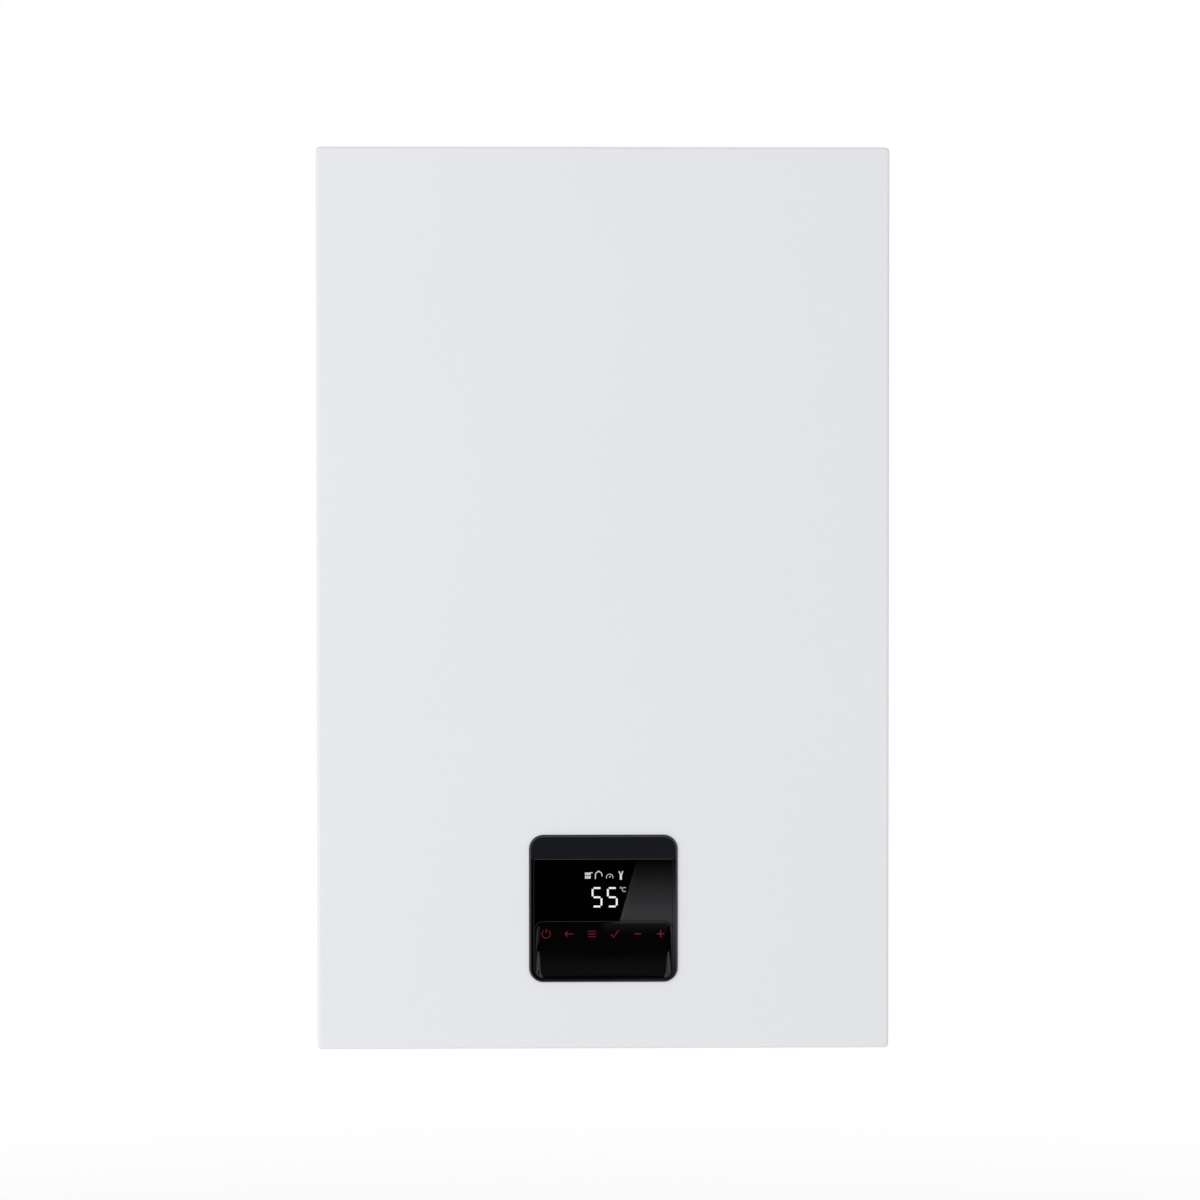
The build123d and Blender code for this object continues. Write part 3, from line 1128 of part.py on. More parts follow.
def pump_impeller():
    """Vaned disc in the volute and its shaft into the motor."""
    low = PUMP_FRONT + PUMP_WALL + PUMP_GAP
    body = pump_rod(PUMP_IMPELLER, low, low + PUMP_DISC)
    body += pump_rod(PUMP_SHAFT, PUMP_FRONT - PUMP_SHAFT_REACH, low)
    body += pump_rod(2 * PUMP_SHAFT, low, low + PUMP_VANE)
    vane_x = (2 * PUMP_SHAFT - BLADE_TIP, PUMP_IMPELLER - BLADE_TIP)
    vane = block(vane_x, (low, low + PUMP_VANE), (-BLADE / 2, BLADE / 2))
    for index in range(PUMP_VANES):
        body += Pos(PUMP_X, 0, PUMP_Z) * Rot(0, 360 / PUMP_VANES * index, 0) * vane
    return body


def pump_motor():
    """Motor can in front of the volute, with its bearing bore."""
    front = PUMP_FRONT - PUMP_MOTOR_LENGTH
    body = pump_rod(PUMP_MOTOR_RADIUS, front, PUMP_FRONT)
    body = fillet(body.edges().filter_by(GeomType.CIRCLE).sort_by(Axis.Y)[0], FAN_MOTOR_FILLET)
    return body - pump_rod(PUMP_SHAFT + SHAFT_CLEARANCE, PUMP_FRONT - PUMP_SHAFT_REACH - FACE_GAP, PUMP_FRONT)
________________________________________
[Task to carry out]
Output the complete data exactly as written.

[Expected answer]
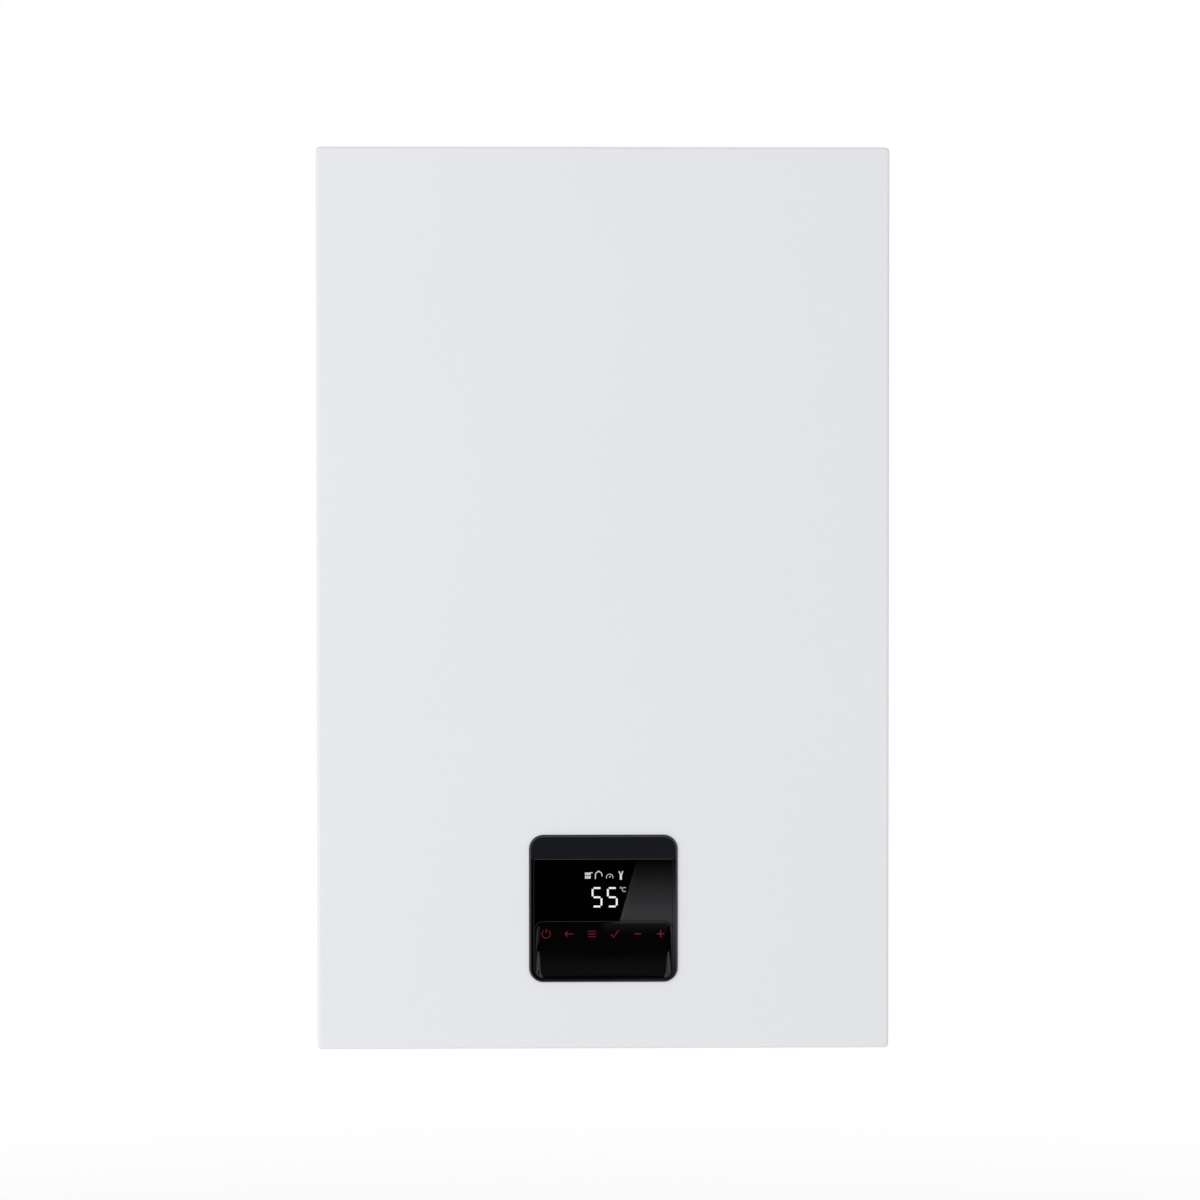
The build123d and Blender code for this object continues. Write part 3, from line 1128 of part.py on. More parts follow.
def pump_impeller():
    """Vaned disc in the volute and its shaft into the motor."""
    low = PUMP_FRONT + PUMP_WALL + PUMP_GAP
    body = pump_rod(PUMP_IMPELLER, low, low + PUMP_DISC)
    body += pump_rod(PUMP_SHAFT, PUMP_FRONT - PUMP_SHAFT_REACH, low)
    body += pump_rod(2 * PUMP_SHAFT, low, low + PUMP_VANE)
    vane_x = (2 * PUMP_SHAFT - BLADE_TIP, PUMP_IMPELLER - BLADE_TIP)
    vane = block(vane_x, (low, low + PUMP_VANE), (-BLADE / 2, BLADE / 2))
    for index in range(PUMP_VANES):
        body += Pos(PUMP_X, 0, PUMP_Z) * Rot(0, 360 / PUMP_VANES * index, 0) * vane
    return body


def pump_motor():
    """Motor can in front of the volute, with its bearing bore."""
    front = PUMP_FRONT - PUMP_MOTOR_LENGTH
    body = pump_rod(PUMP_MOTOR_RADIUS, front, PUMP_FRONT)
    body = fillet(body.edges().filter_by(GeomType.CIRCLE).sort_by(Axis.Y)[0], FAN_MOTOR_FILLET)
    return body - pump_rod(PUMP_SHAFT + SHAFT_CLEARANCE, PUMP_FRONT - PUMP_SHAFT_REACH - FACE_GAP, PUMP_FRONT)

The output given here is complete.